Roger Stone, the former advisor to President Donald Trump currently awaiting trial on charges that he lied to federal investigators, tampered with witnesses, and obstructed justice, filed a petition on Friday challenging his court mandated gag order proscribing him from using social media in any capacity.
Attorneys for Stone filed the petition seeking a writ of mandamus directly with the D.C. Court of Appeals. It argues that the gag order imposed upon Stone last month by United States District Judge Amy Berman Jackson, which also indirectly applies to Stone’s associates, violates the First Amendment rights to free speech of Stone and his surrogates. A writ of mandamus is an order from a court to an inferior government official ordering the government official to properly fulfill their official duties or correct an abuse of discretion.
“The prohibitions on Roger Stone are a prior restraint of his First Amendment rights. The prohibitions on his family members constitute a chilling effect on the exercise of their First Amendment rights,” the motion states.
According to the petition, Stone’s wife Nydia B. Stone, his step-daughter Adria Stone, and his cousins Jeanne Rouco-Conesa and John Bertran have all ceased from posting any messages in support of Stone due to their fear that such conduct will negatively impact his criminal trial and cause Stone to be incarcerated.
Jackson issued an initial gag in February prohibiting Stone from making any public statements about the case after he posted a photograph on Instagram of the judge with crosshairs on it. Despite Stone’s later apology, Jackson warned that he would face serious consequences if he disobeyed the order.
However, after finding that several of Stone’s subsequent social media posts ran afoul of the court’s order, Jackson in July ordered Stone to cease his use of social media altogether and described his situation as “more to do with a middle school than a court of law.”
But Stone’s attorneys responded to Jackson Friday, arguing that her order was patently unconstitutional.
“Like all court orders that actually forbid speech activities, gag orders are prior restraints,” Stone’s attorney wrote. “In addition, the gag orders are content based—limiting the topics open for discussion and ideas or messages which can be expressed—creating another presumption of unconstitutionality.”
Stone then claimed that the government failed in its burden to show that restricting his speech, and the speech of his family and associates, would fulfill a compelling government interest which would justify the curtailing of their constitutional rights.

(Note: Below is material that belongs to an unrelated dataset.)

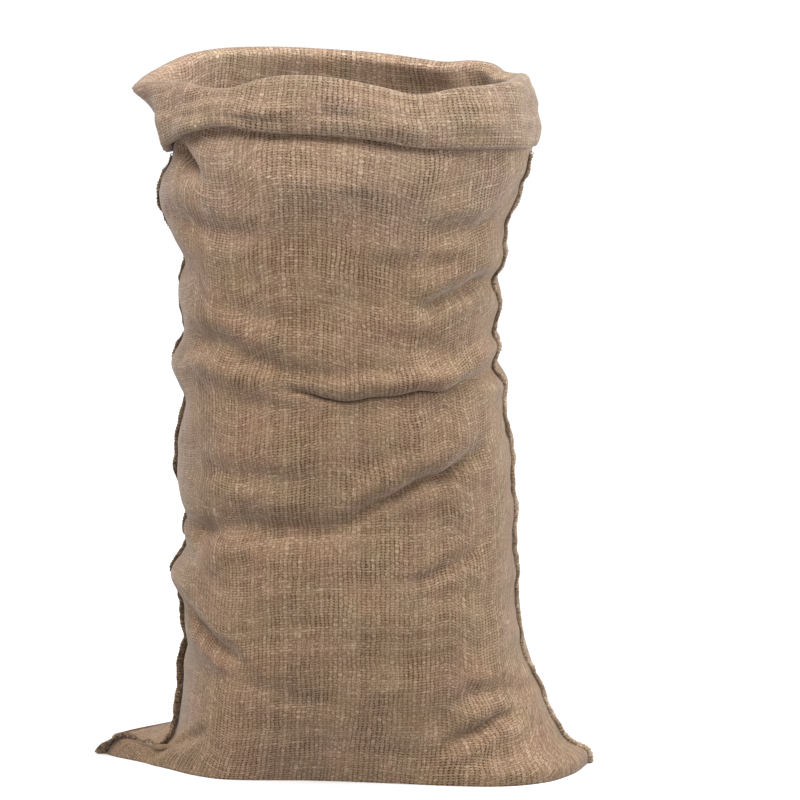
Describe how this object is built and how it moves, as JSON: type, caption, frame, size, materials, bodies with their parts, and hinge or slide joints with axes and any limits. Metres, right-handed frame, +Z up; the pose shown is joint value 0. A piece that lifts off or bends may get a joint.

“No compelling interest justifies prohibiting, inter alia, Roger Stone from “post[ing] or communicat[ing] on Instagram, Twitter, or Facebook in anyway on any subject. . . .” (July 16, 2019 Minute Order) or chilling the speech of his family members because Roger Stone’s liberty might be compromised by their words. No compelling interest justifies preventing Stone from speaking about his case,” the petition reads.
The petition also pointed out that because Stone’s freedom was at stake, his rights — and those of his family — to speak freely in his defense were of the utmost importance.
“The irony of the recent total speech ban on Stone and his family members is that he, and they, are forced ‘into a posture of passivity at a time when they have every right to be outspoken,’ especially when Stone has been the subject of thousands of articles relating to his prosecution,” it concludes.